Many B2B companies assume their digital experience is working until customers quietly disengage. A manufacturer, for example, may have strong products but lose leads because its customer portal is difficult to navigate or support responses are inconsistent.
Evaluating digital customer experience maturity starts with understanding the full customer journey, from discovery to renewal. Businesses should analyze engagement data, review onboarding processes, and gather direct customer feedback.
Using digital customer experience analytics can reveal gaps in personalization and show where users abandon interactions. The goal is to create a seamless, data-driven experience that supports long-term customer relationships and scalable growth.
What industries rely most heavily on digital customer experience?

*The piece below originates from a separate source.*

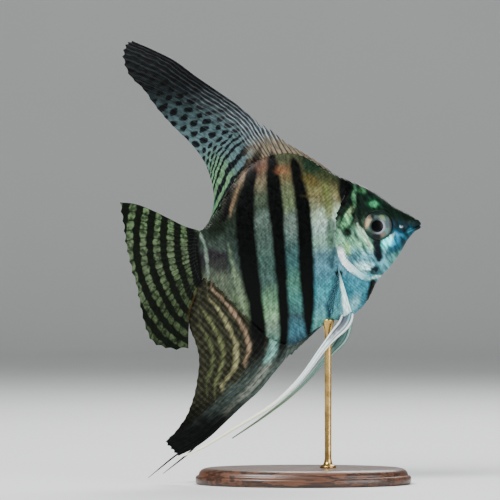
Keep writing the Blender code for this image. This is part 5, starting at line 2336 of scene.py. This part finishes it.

Digital customer experience has become essential in industries where buyers expect fast, personalized, and minimum friction interactions.
For example, a healthcare provider may depend on intuitive agent portals, while a software as a service (SaaS) company relies on self-service onboarding and real-time support to retain customers.
To stay ahead, many organizations invest in digital customer experience services that strengthen omnichannel coordination and simplify complex buying journeys, such as AI-assisted chat support, personalized customer portals, mobile apps, and automated onboarding workflows.
What are common pitfalls when scaling B2B customer service workflows?
Teams often scale tools before establishing strong processes, which creates fragmented ownership across teams, unclear escalation paths, inconsistent data between systems, and over-automation that fails complex accounts. Strong B2B customer service examples show the opposite: clearly defined SLAs, shared customer context, and structured human escalation points for high-value clients.